2. The equivalence between a tree in set theory and a tree in graph theory in discrete case

   For simplicity, we assume that the set S is finite.  We construct the following directed graph G(S) = (V, E), where V = S and there is a directed arc from u to v (u, v are elements of S) if and only if u is strictly smaller than v and there isn't an element w of S such that u is strictly smaller than w and w is strictly smaller than v. For example, if S is the set of integers and we consider the usual relation <=, then every edge/arc in E goes from n to n + 1 for some integer n. 

   Recall that an underlying graph of a directed graph is an undirected graph on the same set of vertices such that two vertices are adjacent in the undirected graph if and only if there is an arc from a vertex to the other one in the corresponding directed graph. Below is an illustrative example. 

   Proposition 1. The underlying graph of the graph G(S) is a tree. 

   Proof. Let v(0) be the vertex representing the smallest element of S. For any vertex v other than v(0), v(0) is strictly smaller than v. Consider the increasing sequence v(0) < v. If there isn't any element between v(0) and v, by our construction, there is an arc from v(0) to v. Otherwise, we can find an element u such that v(0) < u < v. With this new sequence, we again consider whether an element can be inserted between two consecutive terms of this sequence. The output of this process is a sequence in which two consecutive terms are connected by an arc from the smaller term to the larger term. Since S is finite, the process must terminate, which means that there is always a directed path from v(0) to v. 

   As a result, the underlying graph of G(S) contains a path from v(0) to v (and conversely, from v to v(0)). For any two vertices v, u, there is a path from. v to v(0) and a path from v(0) to u. The concatenation of these two paths is a path from v to u, thus G(S) is connected (1). 

   Assume, for the sake of contradiction, that G(S) contains a cycle with n vertices v(1), v(2), ..., v(n). Among the vertices v(1), v(2), ..., v(n), there must be an element that is not strictly smaller than any other element. Without loss of generosity, assume that v(n) is a such element. Since v(1) and v(n - 1) are adjacent to v(n), they must be strictly smaller than v(n). In other words, they belong to S(v(n)). By the definition of a set-theoretic tree, S(v(n)) is totally ordered and either v(1) < v(n - 1) or v(n - 1) or v(1). 

   * If v(1) < v(n - 1) < v(n), by our construction, v(1) is not adjacent to v(n), a contradiction. 

   * If v(n - 1) < v(1) < v(n), similarly as above, v(n - 1) is also not adjacent to v(n), a contradiction. 

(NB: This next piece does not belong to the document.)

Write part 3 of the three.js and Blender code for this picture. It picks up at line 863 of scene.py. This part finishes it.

   Therefore, our assumption is wrong and G(S) doesn't contain any cycle (2). 

   By (1) and (2), G(S) is a tree.

   Conversely, a set-theoretic tree can also be constructed from a graph-theoretic tree T = (V, E) as follows. First, pick an arbitrary vertex v(0) in V and select v(0) as the root of the tree T. Note that the set-theoretic structure depends on v(0), thus there might be different such structures arising from the same tree T. Consider the following order <= on V: u <= v if and only if the (unique) path from v(0) to v goes through u. This order obviously satisfies reflexitivity and antisymmetry. To prove the transitivity, assume that v <= u <= w. Since the path from v(0) to w goes through u, it must also contain the path from v(0) to u. As a result, the path from v(0) to w also goes to v, which yields v < w. 

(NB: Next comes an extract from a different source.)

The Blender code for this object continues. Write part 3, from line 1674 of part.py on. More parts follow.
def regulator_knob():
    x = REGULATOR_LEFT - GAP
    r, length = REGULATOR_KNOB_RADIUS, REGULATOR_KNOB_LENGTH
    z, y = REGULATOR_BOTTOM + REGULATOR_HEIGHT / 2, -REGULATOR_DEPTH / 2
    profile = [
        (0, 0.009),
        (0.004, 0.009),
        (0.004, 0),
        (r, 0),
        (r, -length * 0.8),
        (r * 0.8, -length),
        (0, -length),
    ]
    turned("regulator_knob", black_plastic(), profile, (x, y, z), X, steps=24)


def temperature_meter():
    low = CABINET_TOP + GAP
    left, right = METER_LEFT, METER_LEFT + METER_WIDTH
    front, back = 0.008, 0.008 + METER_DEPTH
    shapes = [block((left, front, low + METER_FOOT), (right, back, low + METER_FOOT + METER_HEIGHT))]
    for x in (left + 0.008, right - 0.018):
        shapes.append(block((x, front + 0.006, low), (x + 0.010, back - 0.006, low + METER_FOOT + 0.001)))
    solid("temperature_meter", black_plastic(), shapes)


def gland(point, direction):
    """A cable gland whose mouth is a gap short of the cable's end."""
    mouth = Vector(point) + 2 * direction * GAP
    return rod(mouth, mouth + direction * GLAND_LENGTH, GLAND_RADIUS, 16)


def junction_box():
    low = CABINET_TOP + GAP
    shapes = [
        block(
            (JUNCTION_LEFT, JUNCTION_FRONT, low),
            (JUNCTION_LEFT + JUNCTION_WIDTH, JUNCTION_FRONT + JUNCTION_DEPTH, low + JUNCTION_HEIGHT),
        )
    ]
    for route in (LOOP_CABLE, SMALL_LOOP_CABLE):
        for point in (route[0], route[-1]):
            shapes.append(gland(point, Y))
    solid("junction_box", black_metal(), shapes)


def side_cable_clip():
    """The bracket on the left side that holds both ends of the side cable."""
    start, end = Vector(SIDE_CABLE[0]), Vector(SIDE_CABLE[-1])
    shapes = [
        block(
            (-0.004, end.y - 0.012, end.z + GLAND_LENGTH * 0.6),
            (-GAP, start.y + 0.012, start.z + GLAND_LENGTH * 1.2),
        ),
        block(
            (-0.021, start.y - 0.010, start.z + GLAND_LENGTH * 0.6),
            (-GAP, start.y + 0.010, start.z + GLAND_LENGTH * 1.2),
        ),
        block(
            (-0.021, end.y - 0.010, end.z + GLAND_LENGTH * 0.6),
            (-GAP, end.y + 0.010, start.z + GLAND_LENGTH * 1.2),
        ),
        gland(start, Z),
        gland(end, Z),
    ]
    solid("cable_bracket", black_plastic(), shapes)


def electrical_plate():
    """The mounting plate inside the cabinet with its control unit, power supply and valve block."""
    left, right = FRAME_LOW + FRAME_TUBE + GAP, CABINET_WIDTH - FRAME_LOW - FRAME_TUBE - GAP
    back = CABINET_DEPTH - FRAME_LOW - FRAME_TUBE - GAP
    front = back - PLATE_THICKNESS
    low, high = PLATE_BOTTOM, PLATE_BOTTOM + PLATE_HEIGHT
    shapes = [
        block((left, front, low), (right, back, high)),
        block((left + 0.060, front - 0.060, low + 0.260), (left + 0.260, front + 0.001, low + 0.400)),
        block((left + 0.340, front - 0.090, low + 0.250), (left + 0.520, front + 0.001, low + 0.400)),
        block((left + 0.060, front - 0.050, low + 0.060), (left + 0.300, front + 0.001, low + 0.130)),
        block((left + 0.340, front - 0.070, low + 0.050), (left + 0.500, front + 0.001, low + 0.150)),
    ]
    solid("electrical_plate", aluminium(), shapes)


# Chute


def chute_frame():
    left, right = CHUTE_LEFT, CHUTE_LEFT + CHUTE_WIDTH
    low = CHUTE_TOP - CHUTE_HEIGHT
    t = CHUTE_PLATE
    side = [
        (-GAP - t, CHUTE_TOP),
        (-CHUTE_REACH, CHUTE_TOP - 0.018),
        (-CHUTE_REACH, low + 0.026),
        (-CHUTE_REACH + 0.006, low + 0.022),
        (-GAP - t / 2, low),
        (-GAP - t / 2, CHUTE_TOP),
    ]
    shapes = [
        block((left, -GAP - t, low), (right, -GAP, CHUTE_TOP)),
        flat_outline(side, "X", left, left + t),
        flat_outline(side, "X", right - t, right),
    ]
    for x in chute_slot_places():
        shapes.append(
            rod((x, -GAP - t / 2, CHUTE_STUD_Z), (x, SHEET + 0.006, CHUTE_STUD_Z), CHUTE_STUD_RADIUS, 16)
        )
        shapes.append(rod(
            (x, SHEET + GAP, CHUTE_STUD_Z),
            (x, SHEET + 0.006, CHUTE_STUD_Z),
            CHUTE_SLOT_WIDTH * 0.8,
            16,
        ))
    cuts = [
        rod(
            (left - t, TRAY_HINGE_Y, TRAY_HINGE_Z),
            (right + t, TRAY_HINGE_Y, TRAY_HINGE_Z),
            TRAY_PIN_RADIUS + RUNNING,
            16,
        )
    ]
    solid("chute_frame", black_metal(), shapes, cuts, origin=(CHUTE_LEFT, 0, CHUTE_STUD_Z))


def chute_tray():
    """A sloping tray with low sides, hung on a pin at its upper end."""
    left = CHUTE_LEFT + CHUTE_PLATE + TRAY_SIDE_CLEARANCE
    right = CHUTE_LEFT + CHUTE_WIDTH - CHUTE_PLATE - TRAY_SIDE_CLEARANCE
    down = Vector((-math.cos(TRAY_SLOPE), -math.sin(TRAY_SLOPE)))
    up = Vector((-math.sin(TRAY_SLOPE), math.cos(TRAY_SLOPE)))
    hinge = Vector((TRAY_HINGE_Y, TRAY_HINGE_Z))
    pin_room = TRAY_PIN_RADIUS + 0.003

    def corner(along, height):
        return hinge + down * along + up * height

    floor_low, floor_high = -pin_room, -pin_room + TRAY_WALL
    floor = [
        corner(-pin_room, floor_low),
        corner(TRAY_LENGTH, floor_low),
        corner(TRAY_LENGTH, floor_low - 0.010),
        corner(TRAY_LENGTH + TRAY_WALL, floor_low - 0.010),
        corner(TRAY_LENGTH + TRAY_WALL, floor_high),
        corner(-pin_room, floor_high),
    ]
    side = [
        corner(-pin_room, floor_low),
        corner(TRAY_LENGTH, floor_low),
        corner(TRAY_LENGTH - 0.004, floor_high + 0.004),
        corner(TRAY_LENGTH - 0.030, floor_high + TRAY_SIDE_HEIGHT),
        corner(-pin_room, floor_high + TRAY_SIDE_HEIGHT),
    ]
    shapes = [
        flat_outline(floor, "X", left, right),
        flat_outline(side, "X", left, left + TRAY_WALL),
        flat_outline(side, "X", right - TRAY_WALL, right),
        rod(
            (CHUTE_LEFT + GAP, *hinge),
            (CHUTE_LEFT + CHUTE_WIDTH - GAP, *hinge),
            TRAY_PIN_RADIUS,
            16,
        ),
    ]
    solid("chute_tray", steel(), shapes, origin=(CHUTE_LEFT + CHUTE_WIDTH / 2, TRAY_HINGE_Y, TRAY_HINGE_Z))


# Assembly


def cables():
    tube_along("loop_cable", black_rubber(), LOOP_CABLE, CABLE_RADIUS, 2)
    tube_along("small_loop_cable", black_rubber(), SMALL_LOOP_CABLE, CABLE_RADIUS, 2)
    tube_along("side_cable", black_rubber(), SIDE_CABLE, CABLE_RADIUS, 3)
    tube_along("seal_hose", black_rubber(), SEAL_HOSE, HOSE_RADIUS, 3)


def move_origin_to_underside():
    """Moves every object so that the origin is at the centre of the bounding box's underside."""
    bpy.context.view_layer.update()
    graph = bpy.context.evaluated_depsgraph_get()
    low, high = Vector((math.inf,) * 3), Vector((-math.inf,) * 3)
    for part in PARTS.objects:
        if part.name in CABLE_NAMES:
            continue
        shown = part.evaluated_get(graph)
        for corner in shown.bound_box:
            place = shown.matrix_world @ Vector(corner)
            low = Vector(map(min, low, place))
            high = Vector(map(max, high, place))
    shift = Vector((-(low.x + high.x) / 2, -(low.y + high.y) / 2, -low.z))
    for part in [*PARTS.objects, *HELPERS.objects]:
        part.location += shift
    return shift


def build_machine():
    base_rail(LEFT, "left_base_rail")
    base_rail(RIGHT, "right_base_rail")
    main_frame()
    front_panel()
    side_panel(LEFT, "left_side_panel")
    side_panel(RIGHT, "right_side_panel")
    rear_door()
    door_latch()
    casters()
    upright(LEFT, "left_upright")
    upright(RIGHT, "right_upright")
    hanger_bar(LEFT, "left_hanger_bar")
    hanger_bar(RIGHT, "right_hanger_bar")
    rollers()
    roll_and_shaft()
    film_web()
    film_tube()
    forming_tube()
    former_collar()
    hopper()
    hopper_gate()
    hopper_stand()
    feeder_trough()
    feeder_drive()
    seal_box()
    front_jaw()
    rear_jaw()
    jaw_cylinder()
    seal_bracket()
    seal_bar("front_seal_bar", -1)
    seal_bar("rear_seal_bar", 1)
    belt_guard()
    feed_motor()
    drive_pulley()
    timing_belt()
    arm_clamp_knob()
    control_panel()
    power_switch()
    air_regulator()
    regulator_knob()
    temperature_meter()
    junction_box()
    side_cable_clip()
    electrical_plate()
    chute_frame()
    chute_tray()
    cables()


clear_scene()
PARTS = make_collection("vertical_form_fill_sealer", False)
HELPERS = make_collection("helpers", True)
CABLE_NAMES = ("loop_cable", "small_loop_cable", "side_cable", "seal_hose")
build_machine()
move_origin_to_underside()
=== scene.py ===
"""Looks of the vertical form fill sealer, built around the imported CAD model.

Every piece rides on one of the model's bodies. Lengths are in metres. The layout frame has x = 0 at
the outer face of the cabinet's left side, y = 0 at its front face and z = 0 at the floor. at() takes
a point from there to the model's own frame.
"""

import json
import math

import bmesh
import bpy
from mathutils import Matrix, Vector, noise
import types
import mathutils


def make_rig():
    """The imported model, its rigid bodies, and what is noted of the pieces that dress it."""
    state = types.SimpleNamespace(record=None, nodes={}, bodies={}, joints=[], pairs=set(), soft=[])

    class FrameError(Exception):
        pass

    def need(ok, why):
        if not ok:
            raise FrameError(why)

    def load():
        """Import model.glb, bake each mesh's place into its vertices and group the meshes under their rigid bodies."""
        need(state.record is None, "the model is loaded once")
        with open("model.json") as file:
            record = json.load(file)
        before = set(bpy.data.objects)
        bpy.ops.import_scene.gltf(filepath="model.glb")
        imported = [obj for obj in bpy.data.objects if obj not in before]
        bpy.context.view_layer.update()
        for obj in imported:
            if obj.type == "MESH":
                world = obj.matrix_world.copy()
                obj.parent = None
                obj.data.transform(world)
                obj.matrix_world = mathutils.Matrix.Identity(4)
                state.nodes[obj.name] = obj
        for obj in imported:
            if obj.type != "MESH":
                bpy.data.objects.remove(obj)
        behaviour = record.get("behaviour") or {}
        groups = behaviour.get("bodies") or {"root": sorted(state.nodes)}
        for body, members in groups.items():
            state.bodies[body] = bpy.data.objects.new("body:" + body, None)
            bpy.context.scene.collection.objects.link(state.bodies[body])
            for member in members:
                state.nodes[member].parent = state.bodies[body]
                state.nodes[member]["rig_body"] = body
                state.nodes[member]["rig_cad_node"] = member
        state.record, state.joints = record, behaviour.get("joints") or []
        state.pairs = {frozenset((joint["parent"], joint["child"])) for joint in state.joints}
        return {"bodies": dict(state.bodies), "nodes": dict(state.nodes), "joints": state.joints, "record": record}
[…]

   Proposition 2. The vertex set V, equipped with the order <=, is a (set-theoretic) tree. 

   Proof. For each vertex v, the set S(v) consists of all elements (other than v) that are in the (unique) path from v(0) to v. Let the path be v(0) -> v(1) -> ... -> v(n) = v. For any two different vertices v(i), v(j) in this path (0 <= i, j < n), 

   * If i < j => v(i) < v(j)

   * If i > j => v(i) > v(j)

   Therefore, S(v) is totally ordered and V is a (set-theoretic) tree.

   Remark. (Added on April 5, 2025) The same idea can be used to explain the geometric meaning behind the term "linear order". Again, we consider a finite set S and the directed graph G(S) in which there is an edge from u to v if and only if u < v and there is no w such that u < w < v. In this case, G(S) is a path and, as a result, can be embedded in a line. It is obvious that this embedding is possible if and only if the total on S is linear or total. 

3. An example in which the construction fails due to the "denseness" of the set

   The above arguments only consider finite (set-theoretic) trees. In fact, the construction of G(S) mentioned above might fail if the set S is not assumed to be finite, since S might be too "dense" that there is always an element between two arbitrary element. 

   Example: The set Q of rational numbers, equipped with the usual order, is indeed a tree. However, if we repeat our construction of G(S) in section 2, the output is an edgeless graph on Q. Indeed, for every two rational numbers a < b, there is always a rational number c satisfying a < c < b since Q is dense. As a result, there isn't any arc from a to b and the graph, unfortunately, has no edge/arc.